The bloody deed was done. The next news Theodosia received from her father was that he was a fugitive from the sudden abhorrence of his fellow-citizens; that an indictment for murder was hanging over his head; that his career in New York was, in all probability, over forever; and that he was destined to be for a time a wanderer on the earth. Her happy days were at an end. She never blamed her father for this, or for any act of his; on the contrary, she accepted without questioning his own version of the facts, and his own view of the morality of what he had done. He had formed her mind and tutored her conscience. He _was_ her conscience. But though she censured him not, her days and nights were embittered by anxiety from this time to the last day of her life. A few months later her father, black with hundreds of miles of travel in an open canoe, reached her abode in South Carolina, and spent some weeks there before appearing for the last time in the chair of the Senate; for, ruined as he was in fortune and good name, indicted for murder in New York and New Jersey, he was still Vice-President of the United States, and he was resolved to reappear upon the public scene, and do the duty which the Constitution assigned him.

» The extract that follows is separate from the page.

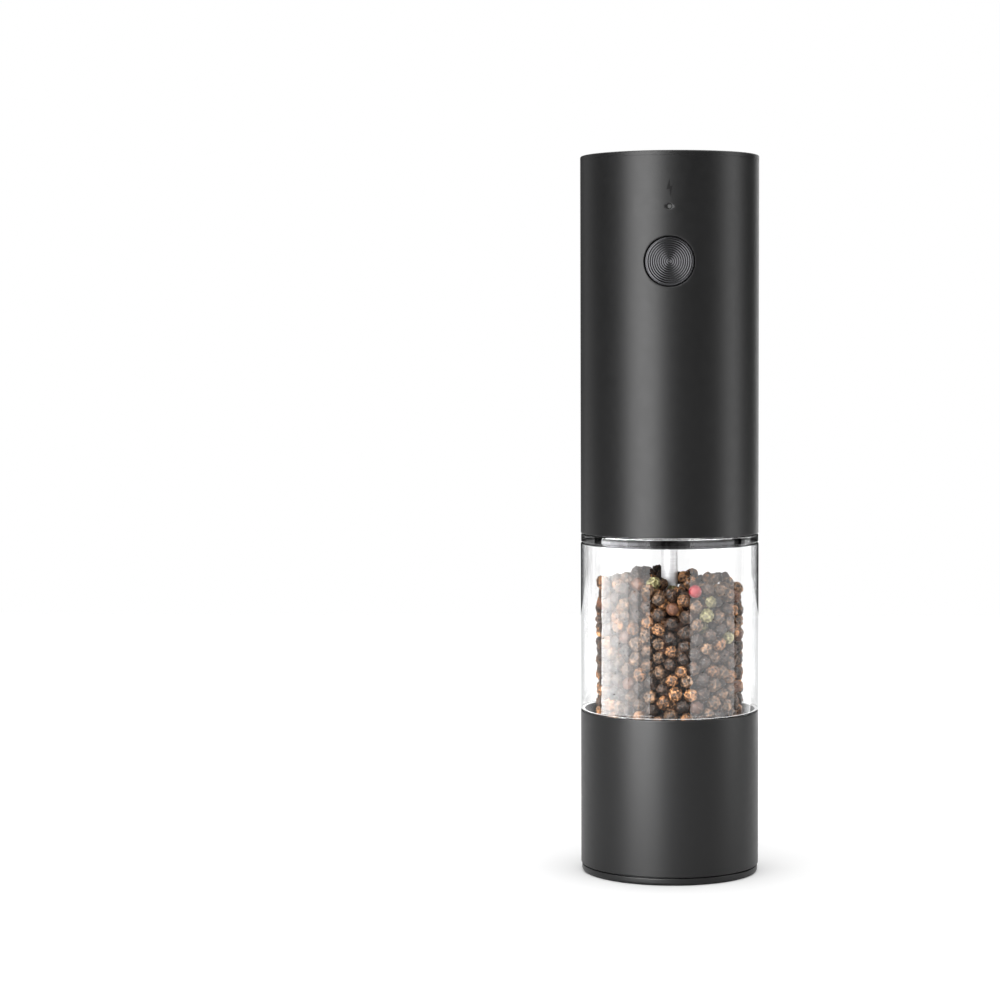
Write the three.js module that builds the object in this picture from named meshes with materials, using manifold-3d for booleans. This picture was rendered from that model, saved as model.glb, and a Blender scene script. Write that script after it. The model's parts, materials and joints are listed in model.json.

The Mexican scheme followed. Theodosia and her husband were both involved in it. Mr. Alston advanced money for the project, which was never repaid, and which, in his will, he forgave. His entire loss, in consequence of his connection with that affair, may be reckoned at about fifty thousand dollars. Theodosia entirely and warmly approved the dazzling scheme. The throne of Mexico, she thought, was an object worthy of her father's talents, and one which would repay him for the loss of a brief tenure of the Presidency, and be a sufficient triumph over the men who were supposed to have thwarted him. Her boy, too,--would he not be heir-presumptive to a throne?